### TASK
From the material below, list every line containing "finishes".
## START DATASET EXCERPT
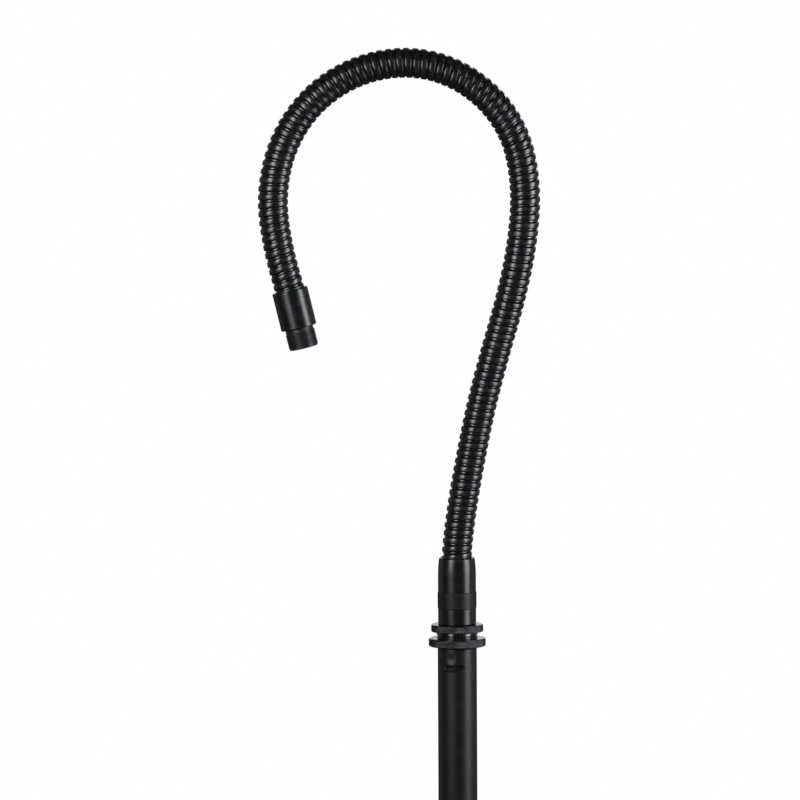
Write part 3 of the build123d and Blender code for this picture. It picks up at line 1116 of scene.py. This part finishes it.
@dataclass
class RingsOnStud:
    """The knurled jam ring, and the top fitting with its knurled flange and grooved neck."""

    ring_diamonds: int = 60
    flange_diamonds: int = 66
    ring_edge: float = 0.55
    flange_edge: float = 0.5
    stud_radius: float = 7.94
    ring_bore: float = 8.0
    neck_radius: float = 10.85
    neck_root: float = 0.3
    groove_depth: float = 0.55
    groove_low: float = -0.75
    groove_high: float = 0.1
    groove_slope: float = 0.3
    cone_low: float = 0.7
    cone_drops: tuple[float, float, float] = (0.05, 0.15, 0.5)
    stud_edge: float = 0.5
    flange_thickness: float = 4.3
    tube_fit_radius: float = 8.75
    face_gap: float = 0.05

    def build(self, finishes: Finishes) -> None:
        """Make both knurled pieces."""
        oxide = finishes.oxide.material()
        self.jam_ring(oxide)
        self.top_fitting(oxide)

    def jam_ring(self, finish: bpy.types.Material) -> None:
        """Turn and knurl the jam ring."""
        ring = KnurledRing(
            node_radius("jam_ring"), node_bottom("jam_ring"), node_top("jam_ring"),
            self.ring_edge, self.ring_diamonds)
        outline = [(self.ring_bore, ring.low), *ring.rim(), (self.ring_bore, ring.high)]
        mesh = turned_mesh("knurled_jam_ring", self.flats(outline), ring.columns)
        piece = ring.press("knurled_jam_ring", mesh, finish)
        finish_piece(piece, finish, "lock_ring", "black_fittings", "jam_ring")

    def top_fitting(self, finish: bpy.types.Material) -> None:
        """Turn the flange, neck and stud from one bar, and knurl the flange."""
        tube_top, stud_top = node_top("stand_tube"), node_top("top_fitting")
        flange_top = tube_top + self.flange_thickness
        neck_top = node_bottom("jam_ring") - self.face_gap
        ring = KnurledRing(
            node_radius("top_fitting"), tube_top, flange_top, self.flange_edge,
            self.flange_diamonds)
        middle = (flange_top + neck_top) / 2
        neck, stud = self.neck_radius, self.stud_radius
        groove = neck - self.groove_depth
        cone_foot, cone_edge, cone_top = (neck - drop for drop in self.cone_drops)
        outline = [
            (0.0, tube_top),
            (self.tube_fit_radius, tube_top),
            *ring.rim(),
            (neck + self.neck_root, flange_top),
            (neck, flange_top + self.neck_root),
            (neck, middle + self.groove_low),
            (groove, middle + self.groove_low + self.groove_slope),
            (groove, middle + self.groove_high - self.groove_slope),
            (neck, middle + self.groove_high),
            (cone_foot, middle + self.cone_low),
            (cone_edge, neck_top - self.neck_root),
            (cone_top, neck_top),
            (stud, neck_top),
            (stud, stud_top - self.stud_edge),
            (stud - self.stud_edge, stud_top),
            (0.0, stud_top),
        ]
        mesh = turned_mesh("knurled_top_fitting", self.flats(outline), ring.columns)
        piece = ring.press("knurled_top_fitting", mesh, finish)
        finish_piece(piece, finish, "stand", "black_fittings", "top_fitting")

    @staticmethod
    def flats(outline: Outline, near: float = 0.06, long: float = 0.3) -> Outline:
        """Add points near the ends of the flats over a length, so that they shade flat."""
        result: Outline = []
        for i, point in enumerate(outline):
            result.append(point)
            here, after = Vector(point), Vector(outline[(i + 1) % len(outline)])
            step = after - here
            if step.length > long and (here.x or after.x):
                inset = step.normalized() * near
                result += [tuple(here + inset), tuple(after - inset)]
        return result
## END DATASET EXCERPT
### RESPONSE TO THE TASK
Write part 3 of the build123d and Blender code for this picture. It picks up at line 1116 of scene.py. This part finishes it.
    def build(self, finishes: Finishes) -> None:
        oxide = finishes.oxide.material()